● What you need to do: Look through the data below. Collect every line where the word "scene" occurs.

● Data shown:
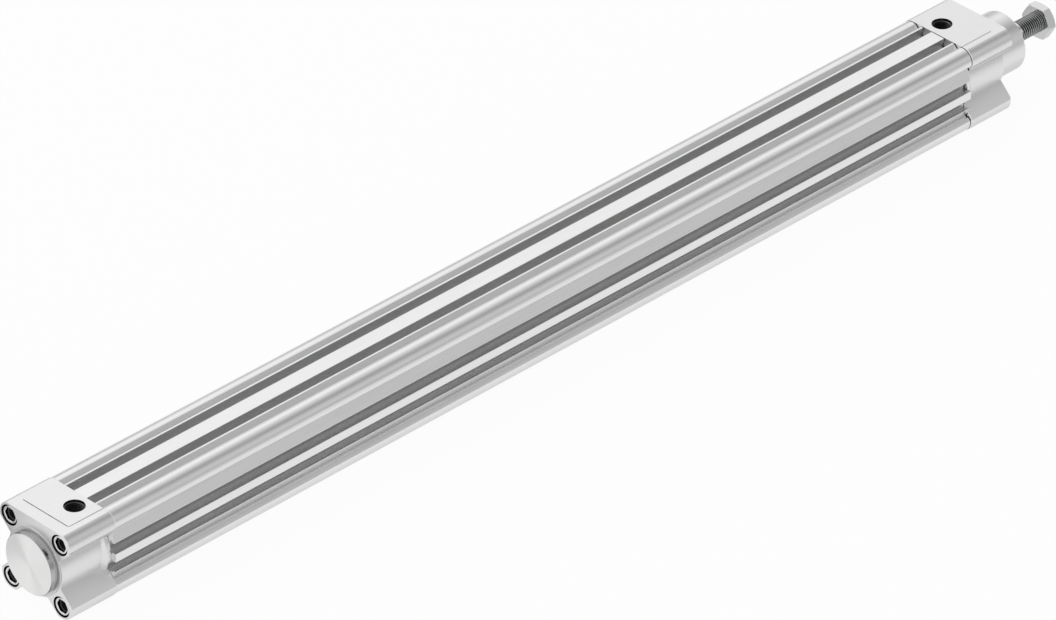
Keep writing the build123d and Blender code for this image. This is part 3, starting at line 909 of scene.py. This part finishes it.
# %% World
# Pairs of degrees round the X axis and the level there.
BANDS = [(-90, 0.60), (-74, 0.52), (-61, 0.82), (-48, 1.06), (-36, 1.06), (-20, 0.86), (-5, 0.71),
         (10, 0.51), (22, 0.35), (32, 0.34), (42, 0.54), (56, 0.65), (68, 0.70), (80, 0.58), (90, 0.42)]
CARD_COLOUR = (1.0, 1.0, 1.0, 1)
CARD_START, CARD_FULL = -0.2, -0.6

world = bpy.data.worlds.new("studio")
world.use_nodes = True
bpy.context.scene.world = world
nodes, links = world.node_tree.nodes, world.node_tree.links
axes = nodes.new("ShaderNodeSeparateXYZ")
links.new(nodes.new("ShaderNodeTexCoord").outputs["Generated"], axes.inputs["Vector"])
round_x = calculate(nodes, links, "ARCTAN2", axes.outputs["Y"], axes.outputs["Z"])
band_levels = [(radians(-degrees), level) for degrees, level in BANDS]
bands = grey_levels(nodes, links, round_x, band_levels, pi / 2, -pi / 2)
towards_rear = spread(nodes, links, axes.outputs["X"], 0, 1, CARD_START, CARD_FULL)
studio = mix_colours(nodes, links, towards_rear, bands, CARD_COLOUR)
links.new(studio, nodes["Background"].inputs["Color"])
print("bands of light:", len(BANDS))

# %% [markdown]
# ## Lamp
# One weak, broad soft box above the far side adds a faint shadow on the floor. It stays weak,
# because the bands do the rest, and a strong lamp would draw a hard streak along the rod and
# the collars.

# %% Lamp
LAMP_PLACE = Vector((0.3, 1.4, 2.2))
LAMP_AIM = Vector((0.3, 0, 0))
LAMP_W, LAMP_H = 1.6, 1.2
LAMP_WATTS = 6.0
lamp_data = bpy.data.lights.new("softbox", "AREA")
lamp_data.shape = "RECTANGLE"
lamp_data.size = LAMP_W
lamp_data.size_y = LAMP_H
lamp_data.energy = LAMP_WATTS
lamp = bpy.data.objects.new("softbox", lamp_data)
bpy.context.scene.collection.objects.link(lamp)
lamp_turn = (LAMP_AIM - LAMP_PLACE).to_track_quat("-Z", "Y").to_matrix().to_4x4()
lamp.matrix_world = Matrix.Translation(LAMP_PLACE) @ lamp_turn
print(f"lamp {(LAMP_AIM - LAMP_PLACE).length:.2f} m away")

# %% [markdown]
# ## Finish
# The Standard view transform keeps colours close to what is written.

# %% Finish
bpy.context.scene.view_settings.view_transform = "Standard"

● Response for this exercise:
Keep writing the build123d and Blender code for this image. This is part 3, starting at line 909 of scene.py. This part finishes it.
bpy.context.scene.world = world
bpy.context.scene.collection.objects.link(lamp)
bpy.context.scene.view_settings.view_transform = "Standard"